Exercise:
Identify each line below containing the string "model" and copy it.

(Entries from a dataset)
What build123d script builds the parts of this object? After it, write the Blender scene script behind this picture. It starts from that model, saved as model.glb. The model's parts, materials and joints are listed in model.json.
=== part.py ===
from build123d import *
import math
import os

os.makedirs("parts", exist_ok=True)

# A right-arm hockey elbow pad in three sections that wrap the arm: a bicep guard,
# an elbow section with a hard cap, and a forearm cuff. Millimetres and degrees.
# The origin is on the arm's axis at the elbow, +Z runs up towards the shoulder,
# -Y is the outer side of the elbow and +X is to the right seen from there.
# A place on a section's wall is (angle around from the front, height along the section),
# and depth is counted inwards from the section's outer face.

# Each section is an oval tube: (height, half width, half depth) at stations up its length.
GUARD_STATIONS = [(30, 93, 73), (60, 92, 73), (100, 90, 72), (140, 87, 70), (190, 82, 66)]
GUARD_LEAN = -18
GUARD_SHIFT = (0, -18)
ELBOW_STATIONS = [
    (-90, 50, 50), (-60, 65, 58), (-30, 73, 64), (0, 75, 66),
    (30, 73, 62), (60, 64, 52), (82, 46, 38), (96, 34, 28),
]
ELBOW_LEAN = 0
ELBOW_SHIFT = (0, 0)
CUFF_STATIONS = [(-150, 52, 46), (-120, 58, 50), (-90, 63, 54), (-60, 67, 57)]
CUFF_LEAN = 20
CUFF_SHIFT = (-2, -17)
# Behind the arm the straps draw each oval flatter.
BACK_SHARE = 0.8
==
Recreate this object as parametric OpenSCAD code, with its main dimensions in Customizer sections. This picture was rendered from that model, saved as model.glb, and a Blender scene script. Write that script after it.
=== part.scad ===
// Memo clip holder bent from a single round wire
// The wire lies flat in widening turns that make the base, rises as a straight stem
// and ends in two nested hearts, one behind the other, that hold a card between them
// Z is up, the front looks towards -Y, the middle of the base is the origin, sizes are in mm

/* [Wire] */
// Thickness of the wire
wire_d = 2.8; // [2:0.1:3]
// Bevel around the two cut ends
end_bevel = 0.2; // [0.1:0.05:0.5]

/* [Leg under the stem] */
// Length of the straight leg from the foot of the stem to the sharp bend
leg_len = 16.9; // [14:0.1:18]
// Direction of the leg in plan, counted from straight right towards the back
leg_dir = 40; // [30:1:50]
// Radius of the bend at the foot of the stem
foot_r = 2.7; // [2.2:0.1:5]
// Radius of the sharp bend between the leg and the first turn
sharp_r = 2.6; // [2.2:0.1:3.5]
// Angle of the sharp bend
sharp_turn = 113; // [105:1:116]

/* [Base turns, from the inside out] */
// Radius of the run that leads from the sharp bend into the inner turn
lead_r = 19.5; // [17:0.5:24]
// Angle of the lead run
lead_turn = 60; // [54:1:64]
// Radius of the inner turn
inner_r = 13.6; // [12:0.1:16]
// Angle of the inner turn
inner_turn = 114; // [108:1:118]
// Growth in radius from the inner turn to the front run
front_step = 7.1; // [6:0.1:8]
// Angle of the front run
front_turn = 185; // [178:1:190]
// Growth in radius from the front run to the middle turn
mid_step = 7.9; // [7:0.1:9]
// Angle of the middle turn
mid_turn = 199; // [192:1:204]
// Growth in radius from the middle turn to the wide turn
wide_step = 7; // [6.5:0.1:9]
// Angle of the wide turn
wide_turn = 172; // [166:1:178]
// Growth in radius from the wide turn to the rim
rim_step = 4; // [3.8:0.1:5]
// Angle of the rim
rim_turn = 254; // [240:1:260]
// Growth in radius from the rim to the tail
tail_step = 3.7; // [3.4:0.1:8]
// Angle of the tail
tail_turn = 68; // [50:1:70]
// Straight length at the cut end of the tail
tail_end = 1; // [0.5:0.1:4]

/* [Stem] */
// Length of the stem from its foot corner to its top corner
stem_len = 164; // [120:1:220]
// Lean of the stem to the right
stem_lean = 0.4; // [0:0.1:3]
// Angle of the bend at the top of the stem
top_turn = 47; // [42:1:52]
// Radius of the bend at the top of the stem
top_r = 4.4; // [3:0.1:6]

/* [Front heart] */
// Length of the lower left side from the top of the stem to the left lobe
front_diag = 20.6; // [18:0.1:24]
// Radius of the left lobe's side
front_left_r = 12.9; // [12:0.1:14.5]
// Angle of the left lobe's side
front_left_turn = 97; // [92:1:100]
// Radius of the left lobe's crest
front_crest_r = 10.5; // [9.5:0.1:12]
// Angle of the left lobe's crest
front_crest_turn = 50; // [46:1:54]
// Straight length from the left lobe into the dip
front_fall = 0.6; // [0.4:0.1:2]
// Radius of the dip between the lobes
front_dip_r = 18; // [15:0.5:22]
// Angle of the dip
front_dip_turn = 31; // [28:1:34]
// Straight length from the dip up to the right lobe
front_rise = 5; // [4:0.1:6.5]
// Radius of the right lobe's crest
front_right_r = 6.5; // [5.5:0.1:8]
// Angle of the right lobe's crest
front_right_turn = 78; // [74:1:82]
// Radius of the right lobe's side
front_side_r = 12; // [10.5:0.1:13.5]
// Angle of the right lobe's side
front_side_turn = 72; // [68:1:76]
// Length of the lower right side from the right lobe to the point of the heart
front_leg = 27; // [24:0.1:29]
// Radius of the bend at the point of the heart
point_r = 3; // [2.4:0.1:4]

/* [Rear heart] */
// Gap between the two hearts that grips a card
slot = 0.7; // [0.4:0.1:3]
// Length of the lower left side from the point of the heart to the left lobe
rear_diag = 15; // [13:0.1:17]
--
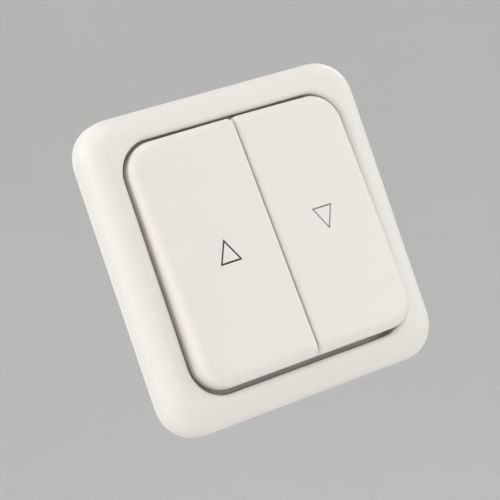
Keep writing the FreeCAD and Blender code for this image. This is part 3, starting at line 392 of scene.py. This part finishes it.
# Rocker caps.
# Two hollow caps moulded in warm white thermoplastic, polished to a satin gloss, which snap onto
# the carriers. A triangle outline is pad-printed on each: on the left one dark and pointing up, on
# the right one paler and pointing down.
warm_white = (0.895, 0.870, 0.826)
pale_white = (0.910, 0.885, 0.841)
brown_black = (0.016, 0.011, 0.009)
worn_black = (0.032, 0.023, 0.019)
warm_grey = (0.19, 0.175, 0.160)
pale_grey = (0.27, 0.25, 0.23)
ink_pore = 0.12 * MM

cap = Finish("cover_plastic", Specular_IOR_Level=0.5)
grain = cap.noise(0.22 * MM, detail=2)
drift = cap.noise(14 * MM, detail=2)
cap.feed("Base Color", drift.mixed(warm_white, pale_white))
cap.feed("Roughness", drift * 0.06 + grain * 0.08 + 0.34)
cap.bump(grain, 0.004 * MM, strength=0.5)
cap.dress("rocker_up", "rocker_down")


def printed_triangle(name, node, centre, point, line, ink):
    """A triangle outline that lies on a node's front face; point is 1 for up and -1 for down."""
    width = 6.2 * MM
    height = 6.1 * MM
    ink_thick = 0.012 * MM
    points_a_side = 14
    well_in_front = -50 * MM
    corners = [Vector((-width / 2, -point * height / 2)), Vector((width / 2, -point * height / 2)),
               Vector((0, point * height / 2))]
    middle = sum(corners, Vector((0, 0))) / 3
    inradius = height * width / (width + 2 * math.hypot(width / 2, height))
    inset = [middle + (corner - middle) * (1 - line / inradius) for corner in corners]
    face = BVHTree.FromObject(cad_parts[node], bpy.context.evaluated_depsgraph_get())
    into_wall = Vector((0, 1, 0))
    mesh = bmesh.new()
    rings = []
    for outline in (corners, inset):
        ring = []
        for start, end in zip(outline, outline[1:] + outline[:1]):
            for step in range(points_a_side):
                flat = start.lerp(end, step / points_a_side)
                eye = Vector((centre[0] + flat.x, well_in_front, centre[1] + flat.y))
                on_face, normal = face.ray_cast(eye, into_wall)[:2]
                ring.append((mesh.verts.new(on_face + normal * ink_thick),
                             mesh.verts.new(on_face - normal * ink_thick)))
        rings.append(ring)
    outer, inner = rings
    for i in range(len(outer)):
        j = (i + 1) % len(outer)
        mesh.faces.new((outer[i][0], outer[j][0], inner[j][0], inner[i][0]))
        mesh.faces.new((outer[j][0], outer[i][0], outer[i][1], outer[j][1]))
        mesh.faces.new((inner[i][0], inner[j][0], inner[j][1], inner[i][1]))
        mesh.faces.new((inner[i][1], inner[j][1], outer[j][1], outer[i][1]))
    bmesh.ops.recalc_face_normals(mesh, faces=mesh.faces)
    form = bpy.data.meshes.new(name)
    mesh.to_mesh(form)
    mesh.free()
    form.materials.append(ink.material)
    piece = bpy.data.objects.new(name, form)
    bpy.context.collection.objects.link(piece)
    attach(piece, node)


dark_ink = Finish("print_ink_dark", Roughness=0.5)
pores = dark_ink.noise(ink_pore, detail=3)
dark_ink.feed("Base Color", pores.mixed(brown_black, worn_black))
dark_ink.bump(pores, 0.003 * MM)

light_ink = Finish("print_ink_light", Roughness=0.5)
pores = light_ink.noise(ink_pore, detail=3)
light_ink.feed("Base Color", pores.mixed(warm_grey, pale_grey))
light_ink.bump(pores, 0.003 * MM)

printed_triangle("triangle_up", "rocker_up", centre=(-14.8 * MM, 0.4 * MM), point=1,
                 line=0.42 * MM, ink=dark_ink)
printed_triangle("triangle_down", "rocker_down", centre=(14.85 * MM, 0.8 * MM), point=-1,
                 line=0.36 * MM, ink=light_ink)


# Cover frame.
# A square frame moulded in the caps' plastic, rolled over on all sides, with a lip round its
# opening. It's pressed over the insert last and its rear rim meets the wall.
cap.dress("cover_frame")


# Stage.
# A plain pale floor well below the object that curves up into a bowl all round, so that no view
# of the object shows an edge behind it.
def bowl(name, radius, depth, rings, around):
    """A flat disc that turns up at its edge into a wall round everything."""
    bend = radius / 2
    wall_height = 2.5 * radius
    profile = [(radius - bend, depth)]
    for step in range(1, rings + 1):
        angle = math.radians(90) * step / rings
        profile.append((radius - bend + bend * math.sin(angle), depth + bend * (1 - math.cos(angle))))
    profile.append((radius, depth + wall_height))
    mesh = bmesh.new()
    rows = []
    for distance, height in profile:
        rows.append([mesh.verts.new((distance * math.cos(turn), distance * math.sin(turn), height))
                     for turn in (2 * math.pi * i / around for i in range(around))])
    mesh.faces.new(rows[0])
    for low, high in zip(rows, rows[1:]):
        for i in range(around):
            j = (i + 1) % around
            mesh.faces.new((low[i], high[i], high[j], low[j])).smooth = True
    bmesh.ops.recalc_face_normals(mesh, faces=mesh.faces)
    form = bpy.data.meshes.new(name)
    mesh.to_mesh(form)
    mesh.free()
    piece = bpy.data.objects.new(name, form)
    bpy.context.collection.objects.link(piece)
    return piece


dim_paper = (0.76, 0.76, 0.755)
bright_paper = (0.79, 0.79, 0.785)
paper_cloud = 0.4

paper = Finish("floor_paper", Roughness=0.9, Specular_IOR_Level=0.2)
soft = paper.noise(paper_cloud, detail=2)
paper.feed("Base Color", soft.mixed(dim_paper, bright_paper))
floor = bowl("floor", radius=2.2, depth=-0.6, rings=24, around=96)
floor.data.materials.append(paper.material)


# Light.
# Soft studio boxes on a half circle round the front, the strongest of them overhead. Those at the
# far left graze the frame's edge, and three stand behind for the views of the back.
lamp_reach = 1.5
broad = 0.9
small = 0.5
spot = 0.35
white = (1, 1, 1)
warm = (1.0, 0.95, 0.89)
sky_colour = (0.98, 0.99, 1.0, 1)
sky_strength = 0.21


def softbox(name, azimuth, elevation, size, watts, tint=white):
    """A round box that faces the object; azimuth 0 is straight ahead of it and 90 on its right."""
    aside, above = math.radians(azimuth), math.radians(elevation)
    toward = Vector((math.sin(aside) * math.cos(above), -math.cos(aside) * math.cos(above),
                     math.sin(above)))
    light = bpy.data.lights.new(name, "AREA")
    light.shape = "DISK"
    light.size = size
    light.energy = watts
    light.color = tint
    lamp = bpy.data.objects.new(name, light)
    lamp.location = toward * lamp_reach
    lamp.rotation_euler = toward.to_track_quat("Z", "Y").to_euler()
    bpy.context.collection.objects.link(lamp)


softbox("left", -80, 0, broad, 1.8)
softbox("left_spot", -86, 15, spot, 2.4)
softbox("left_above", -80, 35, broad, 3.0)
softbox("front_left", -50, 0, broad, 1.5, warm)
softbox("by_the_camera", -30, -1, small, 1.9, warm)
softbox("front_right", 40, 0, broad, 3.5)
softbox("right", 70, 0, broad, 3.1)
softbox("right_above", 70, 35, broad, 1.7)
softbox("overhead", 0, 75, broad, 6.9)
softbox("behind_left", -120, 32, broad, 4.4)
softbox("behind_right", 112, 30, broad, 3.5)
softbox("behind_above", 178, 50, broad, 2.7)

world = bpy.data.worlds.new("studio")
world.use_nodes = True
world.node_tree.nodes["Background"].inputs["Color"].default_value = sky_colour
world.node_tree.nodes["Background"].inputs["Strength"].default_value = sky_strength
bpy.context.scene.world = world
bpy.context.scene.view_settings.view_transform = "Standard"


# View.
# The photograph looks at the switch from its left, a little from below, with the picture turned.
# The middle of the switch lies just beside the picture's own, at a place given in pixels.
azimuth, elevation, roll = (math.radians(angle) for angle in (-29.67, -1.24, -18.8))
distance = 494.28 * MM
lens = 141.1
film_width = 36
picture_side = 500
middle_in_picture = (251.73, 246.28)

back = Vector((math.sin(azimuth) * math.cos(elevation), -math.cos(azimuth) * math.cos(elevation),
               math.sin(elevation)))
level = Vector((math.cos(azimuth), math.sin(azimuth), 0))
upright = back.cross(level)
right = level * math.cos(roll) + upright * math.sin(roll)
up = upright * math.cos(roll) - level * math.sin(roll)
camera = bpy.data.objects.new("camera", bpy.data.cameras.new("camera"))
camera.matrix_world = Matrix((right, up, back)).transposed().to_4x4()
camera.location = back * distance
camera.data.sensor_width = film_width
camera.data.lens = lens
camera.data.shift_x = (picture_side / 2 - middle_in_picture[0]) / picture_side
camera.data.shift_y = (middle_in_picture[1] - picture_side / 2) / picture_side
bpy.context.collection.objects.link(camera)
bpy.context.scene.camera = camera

Written reply:
What build123d script builds the parts of this object? After it, write the Blender scene script behind this picture. It starts from that model, saved as model.glb. The model's parts, materials and joints are listed in model.json.
Recreate this object as parametric OpenSCAD code, with its main dimensions in Customizer sections. This picture was rendered from that model, saved as model.glb, and a Blender scene script. Write that script after it.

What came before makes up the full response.